Tuesday, April 17

Pro-Poor Tourism

In completing cultural tourism research for my supervising professor, I came upon a travel philosophy called Pro-Poor Tourism.

Here is a well written definition from the website PPT - Pro-Poor Tourism Partnership:

What is pro-poor tourism?

Pro-Poor Tourism (PPT) is tourism that results in increased net benefits for poor people. PPT is not a specific product or niche sector but an approach to tourism development and management. It enhances the linkages between tourism businesses and poor people, so that tourism's contribution to poverty reduction is increased and poor people are able to participate more effectively in product development. Links with many different types of 'the poor' need to be considered: staff, neighbouring communities, land-holders, producers of food, fuel and other suppliers, operators of micro tourism businesses, craft-makers, other users of tourism infrastructure (roads) and resources (water) etc. There are many types of pro poor tourism strategies, ranging from increasing local employment to building mechanisms for consultation. Any type of company can be involved in pro-poor tourism - a small lodge, an urban hotel, a tour operator, an infrastructure developer. The critical factor is not the type of company or the type of tourism, but that an increase in the net benefits that go to poor people can be demonstrated.



No sense in re-writing what is already so well written.

I found this information through a video that piggybacks on the idea of 'this or that'. Meaning, as a member of the industrialized rich world, I can use my money for this thing or I can use my money for that thing, cause, support, service, opportunity. Here is the video titled, Imagine What Tourism Could Do:





In having just watched the movie The Hunger Games, I was disgusted by the people living in The Capitol. Then I realized that in the grand scheme of the real world in which I live, I am one of those people living in The Capitol with colourful expensive clothes, ostentatious hairdos, outrageously large homes, immaculate streets, safe neighbourhoods, busy aestheticizing my life, and my stomach churned. To some people in other countries I, along with others in the developed world, are hoarding resources, money, power, control, all in the name of creating my beautiful life. I then realized that when I travel and I try to buy something in a market, and the first suggested price by the seller is $5,000 for a wooden mask (yes this actually happened) and I walk away shaking my head wondering to whom this individual thinks they are talking, the seller sees me as someone from The Capitol (developed nations), and I had a sense of what it might be like to be from the outlaying districts (developing nations). One group making the rules; the other trying to find then comprehend the rules. A moment where one's life experience clicks with other people's outward perceptions of those experiences.

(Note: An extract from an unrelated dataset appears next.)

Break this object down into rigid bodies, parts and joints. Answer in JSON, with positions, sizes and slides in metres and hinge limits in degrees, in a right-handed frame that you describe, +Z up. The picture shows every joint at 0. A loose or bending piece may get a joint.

This is my plug to try and change the balance of this imbalance. Choose a destination for your next travels that actually supports those in the world who live on $2.00 per day. Avoid all inclusive resorts that hide the realities of other people's experiences from your eyes. Participate in tours that support local people overtly. Make choices to spread around some of the money and joy that those paper pieces can bring. Take responsibility for your own tourism and your tourist monetary choices.

Just some thoughts.

1 comment:

  1. Yes, I leave for my cruise across the ocean on May 3. I do this because it is cheaper than flying and I am supporting the hungry nations who wait on me while I am stuck on a ship. I will not ask you how your thesis is coming along.